En un empobrecido pueblito del mayor valle cocalero de Perú, Angélica Lapa llora la muerte de su hijo, asesinado hace cuatro meses por disidentes de la organización terrorista Sendero Luminoso.
Luis Fernando, de 19 años, murió en un ataque de Sendero en San Miguel del Ene, un pueblo de 300 habitantes en el Valle de los ríos Apurímac, Ene y Mantaro, conocido como Vraem. Los terroristas abrieron fuego en dos bares, y mataron a 16 habitantes, incluidos cuatro niños.
“Mi hijo era inocente, era humilde. Su muerte nos afectó muchísimo”, contó Lapa en quechua, llorando, en la pequeña chacra donde siembra hojas de coca y cacao para sobrevivir en medio de la pandemia.
No es la primera vez que esta campesina de 67 años, con las manos curtidas por el trabajo en la tierra y el sol de los Andes, sufre los embates de Sendero Luminoso.
En la década de 1980, en los años en los que Sendero Luminoso inició sus ataques terroristas en contra de la población peruana, perdió a primos, tíos y abuelos en Uchuraccay, una comunidad en Ayacucho.
“El gobierno debería mandar al ejército para que presionen a esas personas que mucha gente inocente matan”, manifestó Lapa.
Tras el incidente del 23 de mayo pasado, se hallaron panfletos en el lugar del ataque que exhortaban a la población a no votar por la entonces candidata Keiko Fujimori y a abstenerse de participar en la segunda vuelta de la elección presidencial de junio.
El atentado fue atribuido por las autoridades a terroristas de Sendero Luminoso aún activos, dirigidos por Víctor Quispe Palomino, alias “Camarada José”.

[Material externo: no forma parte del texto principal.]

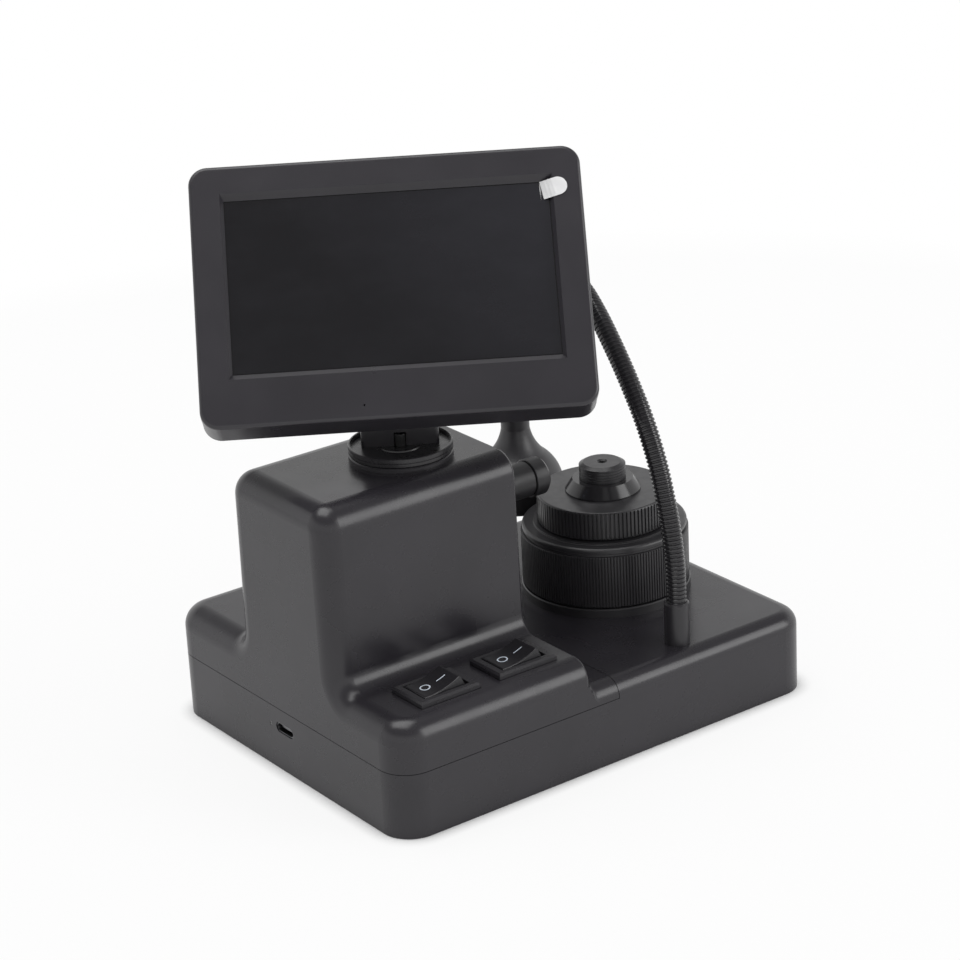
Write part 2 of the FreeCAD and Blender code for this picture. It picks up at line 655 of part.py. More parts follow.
def stand():
    ring = revolve([(2.2, tower_z), (stand_radius, tower_z), (stand_radius, tower_z + 1.0),
                    (stand_radius - 0.3, tower_z + 1.3), (2.2, tower_z + 1.3)], 0, 0)
    keep("pan_base_ring", set_in_pan(ring))
    low = tower_z + 1.5
    rim = low + 2.8
    line = low + 1.2
    edge = stand_radius
    disc = revolve([(2.0, low), (edge - 0.3, low), (edge, low + 0.3), (edge, line), (edge - 0.2, line + 0.1),
                    (edge - 0.2, line + 0.3), (edge, line + 0.4), (edge, rim - 0.2), (edge - 0.2, rim),
                    (edge - 0.6, rim), (edge - 1.1, neck_foot_z), (2.0, neck_foot_z)], 0, 0)
    keep("pan_disc", set_in_pan(disc))
    hinge_y, hinge_z = hinge_place()
    half = neck_width / 2
    body = box((-half, neck_front, neck_foot_z), (half, neck_back, neck_top_z))
    # The top front edge slopes off so that the monitor can stand upright
    before, foot_z, high_z = neck_front - 1, neck_top_z - 5.6, neck_top_z + 0.01
    wedge = prism_x([(before, foot_z), (neck_front, foot_z), (neck_front + 1.2, high_z), (before, high_z)],
                    -half - 1, half + 1)
    body = fillet_where(body, 1.2, lambda b: b.ZLength > 5).cut(wedge)
    foot = box((-half, neck_front + 1.5, neck_foot_z), (half, 12.5, neck_foot_z + 1.6))
    foot = foot.common(post(0, 0, stand_radius - 2.0, 0, far))
    neck = body.fuse(foot)
    for side in (-1, 1):
        inner, outer = sorted((side * 6.2, side * half))
        cheek = box((inner, hinge_y - knuckle_radius, neck_top_z - 3),
                    (outer, hinge_y + knuckle_radius, hinge_z))
        neck = neck.fuse(cheek).fuse(rod_x(knuckle_radius, inner, outer, hinge_y, hinge_z))
    neck = neck.cut(rod_x(hinge_pin_radius + 0.05, -20, 20, hinge_y, hinge_z))
    neck = neck.cut(post(0, 0, pivot_radius + 0.2, neck_foot_z - 1, pivot_top_z + 0.3))
    keep("stand_neck", set_in_pan(neck))
    pin = rod_x(hinge_pin_radius, -half - 0.4, half + 0.4, hinge_y, hinge_z)
    for side in (-1, 1):
        low_x, high_x = sorted((side * (half + 0.2), side * (half + 1.5)))
        pin = pin.fuse(rod_x(2.6, low_x, high_x, hinge_y, hinge_z))
    keep("tilt_pin", set_in_pan(pin))
    washers = []
    for side in (-1, 1):
        low_x, high_x = sorted((side * 5.75, side * 6.15))
        washer = rod_x(knuckle_radius - 0.2, low_x, high_x, hinge_y, hinge_z)
        washers.append(set_in_pan(washer.cut(rod_x(hinge_pin_radius, -20, 20, hinge_y, hinge_z))))
    solids["tilt_washers"] = Part.makeCompound(washers)
    pivot = post(0, 0, pivot_radius, neck_foot_z + 0.1, pivot_top_z)
    pivot = fillet_where(pivot, 0.25, lambda b: flat_at(b.ZMin, b.ZMax, pivot_top_z))
    pivot = pivot.fuse(post(0, 0, 1.4, 82.2, neck_foot_z + 1))
    pivot = pivot.cut(post(0, 0, 1.0, pivot_top_z - 1.5, pivot_top_z + 1))
    keep("pan_pivot_screw", set_in_pan(pivot))
    roof = tower_z - case_wall
    spring = [tube(0, 0, 4.6, 1.6, roof - 1.0, roof - 0.1), tube(0, 0, 3.2, 1.45, roof - 3.6, roof - 1.1)]
    solids["pan_nut_and_washer"] = Part.makeCompound([set_in_pan(s) for s in spring])


def panel(width, height, low_y, high_y, radius=0.0, x=0.0, z=0.0):
    """A slab parallel to the screen, in the monitor's frame."""
    slab = box((x - width / 2, low_y, z - height / 2), (x + width / 2, high_y, z + height / 2))
    if radius > 0:
        slab = fillet_where(slab, radius, lambda b: b.YLength > high_y - low_y - 0.01)
    return slab


def window_cut():
    """The window through the bezel: sloped walls from its mouth down to the glass."""
    x, z = window_centre
    wires = []
    for (width, height), depth in ((window_mouth, -0.001), (window_size, glass_depth)):
        corners = [Vector(x + sx * width / 2, depth, z + sz * height / 2)
                   for sx, sz in ((-1, -1), (1, -1), (1, 1), (-1, 1))]
        wires.append(Part.makePolygon(corners + corners[:1]))
    return Part.makeLoft(wires, True, True)


def monitor():
    bezel = panel(monitor_width, monitor_height, 0, bezel_depth, monitor_corner)
    bezel = fillet_where(bezel, bezel_round, lambda b: flat_at(b.YMin, b.YMax, 0))
    pocket = panel(monitor_width - 4, monitor_height - 4, glass_depth, bezel_depth + 1, monitor_corner - 2)
    bezel = bezel.cut(window_cut()).cut(pocket)
    for x, z in monitor_screw_places():
        bezel = bezel.fuse(rod_y(2.2, glass_depth - 0.2, bezel_depth, x, z))
        bezel = bezel.cut(rod_y(0.9, glass_depth - 0.8, bezel_depth + 1, x, z))
    x, z = monitor_light
    keep("front_bezel", set_in_monitor(bezel.cut(rod_y(0.3, -1, glass_depth + 1, x, z))))
    width, height = monitor_width - 0.2, monitor_height - 0.2
    back_low = bezel_depth + 0.2
    back = panel(width, height, back_low, monitor_depth, monitor_corner)
    back = fillet_where(back, bezel_round, lambda b: flat_at(b.YMin, b.YMax, monitor_depth))
    back = back.cut(panel(width - 4, height - 4, bezel_depth, monitor_depth - 2, monitor_corner - 2))
    x0 = -screen_centre[0]
    lug = box((x0 - 5.5, monitor_depth - 1.5, -hinge_drop - knuckle_radius),
              (x0 + 5.5, hinge_depth, -hinge_drop + knuckle_radius))
    lug = lug.fuse(rod_x(knuckle_radius, x0 - 5.5, x0 + 5.5, hinge_depth, -hinge_drop))
    back = back.fuse(lug).cut(rod_x(hinge_pin_radius + 0.05, -20, 20, hinge_depth, -hinge_drop))
    for x, z in monitor_screw_places():
        back = back.fuse(rod_y(2.4, back_low, monitor_depth - 1, x, z)).cut(rod_y(1.1, 0, 20, x, z))
        back = back.cut(rod_y(2.0, monitor_depth - 1.6, 20, x, z))
    for x, z in driver_posts():
        back = back.fuse(rod_y(2.0, driver_post_y, monitor_depth - 1, x, z))
    for row in range(5):
        back = back.cut(panel(36, 1.2, monitor_depth - 3, monitor_depth + 1, 0, 0, 13 + 3.2 * row))
    keep("rear_cover", set_in_monitor(back))
    screws = []
    for x, z in monitor_screw_places():
        head = rod_y(1.9, monitor_depth - 1.6, monitor_depth - 0.3, x, z)
        slot = box((x - 1.4, monitor_depth - 0.8, z - 0.25), (x + 1.4, monitor_depth, z + 0.25))
        slot = slot.fuse(box((x - 0.25, monitor_depth - 0.8, z - 1.4), (x + 0.25, monitor_depth, z + 1.4)))
        screws.append(set_in_monitor(head.fuse(rod_y(0.85, 1.8, monitor_depth - 1.6, x, z)).cut(slot)))
    solids["monitor_screws"] = Part.makeCompound(screws)
    x, z = window_centre
    front = glass_depth + 0.2
    keep("screen_glass", set_in_monitor(panel(100.0, 58.0, front, front + 0.7, 0, x, z)))
    keep("screen_film", set_in_monitor(panel(95.2, 52.8, front - 0.15, front, 0, x, z)))
    keep("lcd_panel", set_in_monitor(panel(102.0, 62.0, front + 0.7, front + 3.6, 0, x, z - 1.2)))
    keep("film_pull_tab", set_in_monitor(pull_tab()))
    board_y = 8.0
    keep("driver_board", set_in_monitor(panel(86, 44, board_y, driver_post_y, 0, 0, 4)))
    chips = [(14, 14, 1.1, -18, 8), (9, 9, 0.9, 12, 14), (16, 5, 1.8, 4, -12)]
    parts = [panel(width, height, board_y - rise, board_y, 0, x, z) for width, height, rise, x, z in chips]
    solids["driver_components"] = Part.makeCompound([set_in_monitor(p) for p in parts])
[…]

Tras su derrota militar en los años noventa, la enorme mayoría de los principales dirigentes de la organización criminal están tras las rejas y su cabecilla, el genocida Abimael Guzmán, que pasó 29 años en prisión, murió a los 86 años en la cárcel el 11 de setiembre.
Pero unos 200 terroristas no reconocidos por los principales cabecillas de la organización genocida siguen activos en el Vraem, dispersos en esta región montañosa y de difícil acceso que es también la mayor región de producción de hoja de coca del país.
Las autoridades peruanas les acusan de aliarse con el narcotráfico para sobrevivir.
-“Somos olvidados”-
Las víctimas de San Miguel del Ene engrosan la lista de peruanos asesinados en dos décadas por disidentes de Sendero Luminoso, y se suman a decenas de miles de muertos como consecuencia de la violencia terrorista (1980-2000).
El Vraem está bajo vigilancia militar desde el 2006. El gobierno acusa a estos delincuentes de ser cómplices de los narcotraficantes, otorgándoles protección para que puedan transportar la droga elaborada en base a hojas de coca.
En general el cultivo de la hoja de coca es la única opción para los campesinos que viven en la extrema pobreza en estos poblados no atendidos por el Estado, sin saneamiento ni agua potable. Como las hojas pueden cosecharse cuatro veces por año, su cultivo es más rentable que el cacao, que se cosecha una vez al año, o los plátanos, cuyo precio es muy bajo.
“Económicamente la hoja nos sustenta porque es una plantación que se produce en menor tiempo. Nosotros preferimos esta plantita”, declaró Roy, de 35 años, hijo de Angélica.
Perú es el segundo productor mundial de hoja de coca, detrás de Colombia.
Los campesinos venden una parte de la producción para el consumo personal -para masticación o infusiones, con efecto vigorizante- y muchas veces otra parte a los narcotraficantes.
“No hay otro producto para nosotros. A veces sembramos cacao y no hay venta. Estábamos vendiendo a Enaco (empresa estatal de coca), ahora tenemos que vender a otras personas; no sé qué harán”, dijo otra campesina, Dina Manrique, de 45 años.
Los habitantes de San Miguel del Ene se sienten olvidados.
“Somos olvidados en todo aspecto. El gobierno no debería dejarnos a un lado, debería ver cómo vivimos”, indicó Manrique.
En el 2019, antes de la pandemia, el precio de la arroba (11.5 kg) de hoja de coca llegó a venderse a hasta S/ 200 (US$ 60). Pero ahora los narcotraficantes la compran a entre S/ 30 a S/ 40 (US$ 7.5 a US$ 10), según los cocaleros.
Según la Comisión Nacional para el Desarrollo y Vida Sin Drogas (Devida), un 90% de las 120,000 toneladas de hoja de coca cultivadas cada año en Perú alimenta el narcotráfico. Apenas 12,000 son utilizadas para el consumo tradicional.